The FSB's mandate is to assess vulnerabilities affecting the financial system; identify and oversee action needed to address them; promote coordination and information exchange among authorities responsible for financial stability; monitor and advise on market developments and their implications for regulatory policy; advise on and monitor best practice in meeting regulatory standards; undertake joint strategic reviews of the policy development work of the international standards setting bodies; set guidelines for and support the establishment of supervisory colleges; manage contingency planning for cross-border crisis management; and collaborate with the International Monetary Fund (IMF) to conduct Early Warning Exercises.

In addition to an FSB Plenary group, the new structure would include a steering committee and three standing committees: Vulnerabilities Assessment, Supervisory and Regulatory Cooperation, and Standards Implementation. The FSB's first meeting focused on the global economic crisis but was also forward looking in consulting about exit strategies from the extraordinary monetary and financial policies put in place during the global economic crisis.

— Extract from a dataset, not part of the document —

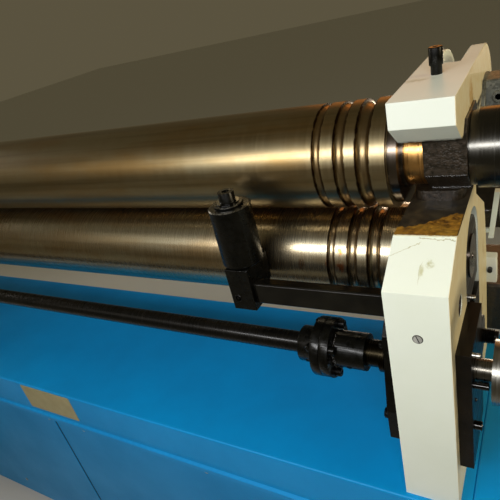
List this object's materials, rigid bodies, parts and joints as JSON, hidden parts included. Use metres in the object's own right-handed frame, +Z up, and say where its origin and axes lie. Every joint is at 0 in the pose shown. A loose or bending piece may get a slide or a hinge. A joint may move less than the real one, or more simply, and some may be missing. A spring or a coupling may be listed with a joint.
{
  "type": "plate rolling machine",
  "caption": "Floor-standing plate bending rolls: steel rolls between cream side housings on a blue base, with a hinged yoke at the drop end and an adjusting shaft with a handwheel.",
  "frame": {"origin": "on the floor, below the middle of the top roll and midway between the four anchor holes", "axes": "+X along the rolls towards the drop end, +Y to the back, +Z up"},
  "size_m": [1.9985, 0.62, 1.051],
  "materials": {
    "base_paint": "semi-gloss bright blue enamel",
    "cream_paint": "semi-gloss cream enamel over cast steel",
    "ground_steel": "ground and oiled, fine marks round the roll",
    "black_steel": "black oxide, oily",
    "turned_steel": "turned and oiled",
    "bronze": "turned bearing bronze",
    "zinc": "grey zinc plate",
    "black_plastic": "smooth",
    "white_plastic": "smooth"
  },
  "bodies": {
    "frame": {"deck": "base_paint", "base_cabinet": "base_paint", "pedestal_right": "base_paint", "pedestal_left": "base_paint", "floor_rail_right": "base_paint", "floor_rail_left": "base_paint", "floor_rail_end": "base_paint", "housing_right": "cream_paint", "housing_left": "cream_paint", "rear_guide_right": "cream_paint", "rear_guide_left": "cream_paint", "rear_roll": "ground_steel", "rear_block_right": "black_steel", "rear_block_left": "black_steel", "rear_gear_case": "black_steel", "rear_screw_right": "turned_steel", "rear_screw_left": "turned_steel", "rear_shaft": "turned_steel", "saddle": "black_steel", "shaft_bracket_right": "black_steel", "shaft_bracket_left": "black_steel", "jack_box_right": "black_steel", "jack_box_left": "black_steel", "drive_cabinet": "base_paint", "drive_cover": "base_paint", "cone_bar": "black_steel", "cone_post": "black_steel", "cone_pin": "black_steel", "stop_bar": "white_plastic", "switch_box": "white_plastic", "switch_plunger": "black_plastic"},
    "top_carrier": {"top_bearing_ball": "bronze", "top_bearing_block": "black_steel", "top_bush": "bronze"},
    "top_roll_set": {"top_roll": "ground_steel", "top_roll_collar": "black_steel"},
    "yoke_set": {"yoke": "cream_paint", "hinge_pin": "zinc", "pin_keeper": "zinc", "yoke_stud": "black_steel"},
    "lower_carrier": {"lower_block_right": "black_steel", "lower_block_left": "black_steel", "jack_screw_right": "turned_steel", "jack_screw_left": "turned_steel"},
    "lower_roll_set": {"lower_roll": "ground_steel"},
    "adjusting_shaft": {"adjust_shaft": "black_steel", "coupling_left": "black_steel", "coupling_right": "black_steel", "stub_shaft": "turned_steel", "handwheel": "turned_steel", "handwheel_knob": "black_plastic"},
    "guide_roller": {"cone_roller": "black_steel"}
  },
  "joints": [
    {"name": "yoke_swing", "type": "hinge", "parent": "frame", "child": "yoke_set", "pos_m": [0.739, 0.135, 0.938], "axis": [-1, 0, 0], "range_deg": [0, 100]},
    {"name": "top_roll_lift", "type": "hinge", "parent": "frame", "child": "top_carrier", "pos_m": [-0.739, 0, 0.95], "axis": [0, -1, 0], "range_deg": [0, 3]},
    {"name": "top_roll_spin", "type": "hinge", "parent": "top_carrier", "child": "top_roll_set", "pos_m": [0, 0, 0.95], "axis": [1, 0, 0], "continuous": true},
    {"name": "lower_roll_adjust", "type": "slide", "parent": "frame", "child": "lower_carrier", "axis": [0, 0, -1], "range_m": [-0.003, 0.008]},
    {"name": "lower_roll_spin", "type": "hinge", "parent": "lower_carrier", "child": "lower_roll_set", "pos_m": [0, -0.006, 0.82655], "axis": [1, 0, 0], "continuous": true},
    {"name": "adjusting_shaft_turn", "type": "hinge", "parent": "frame", "child": "adjusting_shaft", "pos_m": [0.739, -0.1176, 0.7624], "axis": [1, 0, 0], "continuous": true},
    {"name": "guide_roller_spin", "type": "hinge", "parent": "frame", "child": "guide_roller", "pos_m": [0.525, -0.095, 0.9], "axis": [0, 0, 1], "continuous": true}
  ],
  "couplings": [
    {"joint": "top_roll_lift", "follows": "yoke_swing", "ratio": 0.03},
    {"joint": "lower_roll_spin", "follows": "top_roll_spin", "ratio": -1}
  ]
}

In sum, potentially there could be a good deal of overlap between the AFSD and the FSF. However, addressing such an overlap and issues of mutual interest at the regional level can have some additional advantages over cooperation at the global level, just as FTAs may complement the World Trade Organization even though they should have the same goals. There is some common membership across the groupings and the objectives of the two groups are similar, though the AFSD would be more focused. Clearly, there would be a good deal of potential for collaboration on various financial stability and regulatory issues across the two groups. Still, the AFSD would be able to give priority to issues that affect its member economies the most. For example, while the FSB may place a high priority on coordinating with the IMF on early warning exercises related to inflation and budget deficits in Latin America and Africa, these issues would be less relevant in the Asian context. On the other hand, developing and applying best practices in regulatory regimes would obviously be a high priority in Asia.

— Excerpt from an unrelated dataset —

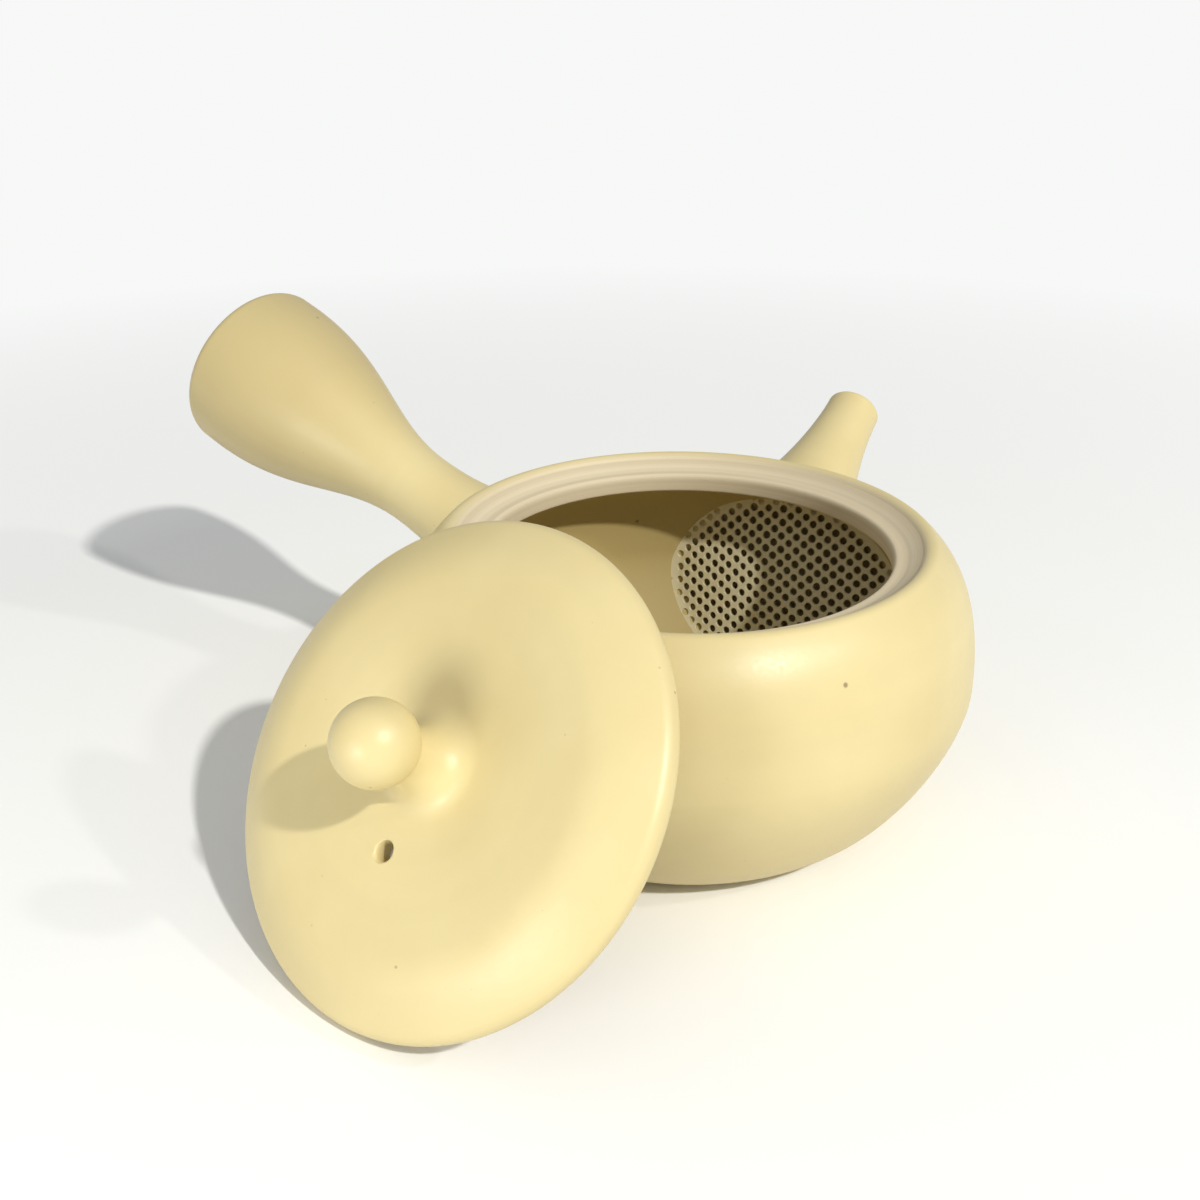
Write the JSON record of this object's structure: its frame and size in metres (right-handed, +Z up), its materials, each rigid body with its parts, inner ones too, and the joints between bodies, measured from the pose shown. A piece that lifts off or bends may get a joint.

A case in point regards the first missions of the FSB, which have been assigned by the Group of Eight. For example, the FSB and its chairman, Mario Draghi, were first tasked with investigating issues related to bonuses in the financial sector. This is certainly an important issue in light of the current global financial crisis and an obvious area in which the FSB should have expertise. But bonuses are not an issue for Asian financial policymakers. These latter policymakers may be much more concerned with financial issues related to rebalancing, the future role of the dollar, concerted capital-market deepening, and the like. There are a sufficient number of critical issues of high priority in Asia but that are lower in importance at the global level, and vice versa, to justify an institutional cooperative structure such as the AFSD. The same is true in the context of EU economies: while the FSB is an important forum, it is complementary rather than competitive with the many EU bodies related to financial cooperation.

5.4 The Case for Closer Financial Integration in Developing Asia

As a final issue under the topic of options for regional cooperation, I consider the case for financial integration in Asia, particularly from the perspective of its developing member economies. Given the nature of the global economic crisis and the incentives facing Asian economies to diversify their respective financial structures, promoting regional financial markets is attractive. I argue above that this needs to be done mainly through reform and institutional building at the national level, but that regional approaches could strengthen this process, such as through the AFSD. I summarize the case for improving regional cooperation and integration of financial markets in particular below.

First, I can identify a number of incentives regarding the bond market. As a vibrant bond market can be a sine qua non for the development of deep equity markets, it needs to be a high priority for developing Asian economies.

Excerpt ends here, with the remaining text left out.